For centuries, humanity has looked to the sky not just for answers about stars and planets, but for meaning itself. Long before telescopes and equations, people imagined gods living above the clouds, beyond the heavens, or outside time altogether. As science advanced, many of those ideas were pushed into the realm of metaphor, while physics and astronomy focused on measurable reality. Even so, the question of where God might exist has never fully disappeared. It simply changed shape, moving from theology and philosophy into quieter, more abstract corners of thought. Every so often, though, someone attempts to pull it back into the physical universe in a way that feels concrete, provocative, and destined to spark debate.

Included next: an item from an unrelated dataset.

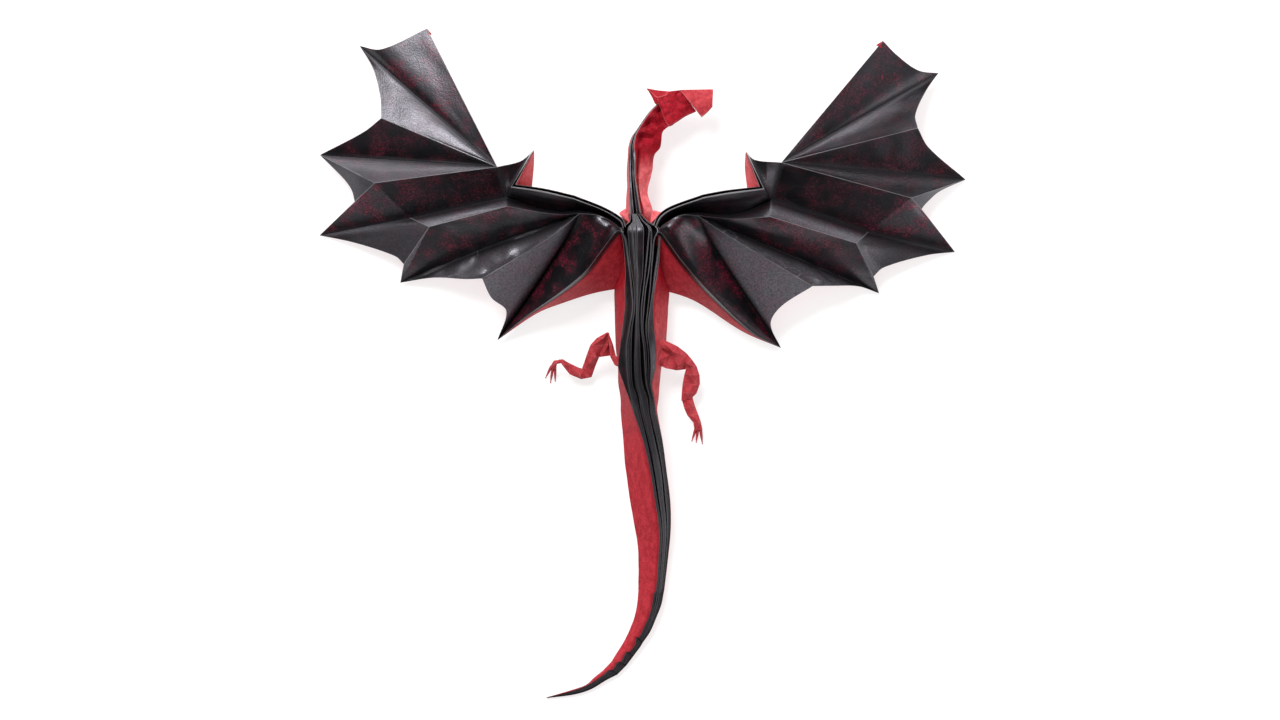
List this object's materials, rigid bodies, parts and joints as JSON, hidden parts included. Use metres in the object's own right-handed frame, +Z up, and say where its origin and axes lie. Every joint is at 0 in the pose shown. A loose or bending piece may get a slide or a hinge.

That is what happened when Dr Michael Guillén, a former Harvard physicist, suggested that God may have an actual physical location within the universe. According to his calculations, that location would be roughly 439 billion trillion kilometers away from Earth, a distance so vast it is almost impossible to visualize. The claim spread rapidly online, not because it was embraced by scientists, but because it blended cosmic scale with spiritual curiosity in a way that felt both bold and strangely poetic. Some people found the idea comforting, others found it absurd, and many were simply fascinated by the sheer audacity of trying to assign God an address in space. Almost immediately, scientists pushed back, stressing that the argument was speculative and not grounded in accepted cosmology, but by then the story had already captured public attention.

Who Dr Michael Guillén Is and Why His Words Carried Weight

Dr Michael Guillén is not an obscure figure making claims without credentials. He holds a PhD in physics and mathematics and previously taught at Harvard, a background that naturally causes people to take notice when he speaks about the universe. For many readers, that academic history gave his argument an air of authority, even before they fully understood what he was claiming. In an age when misinformation spreads easily, credentials still matter, and Guillén’s were enough to make people pause rather than dismiss the idea outright.

At the same time, Guillén has openly acknowledged that his argument is not accepted science. He does not claim to have discovered God through experimentation or observation, nor does he suggest that his ideas have been validated through peer reviewed research. Instead, he frames his work as speculative and philosophical, drawing connections between concepts in modern physics and passages from the Christian Bible. This approach immediately places the argument in a gray area, neither purely scientific nor purely theological.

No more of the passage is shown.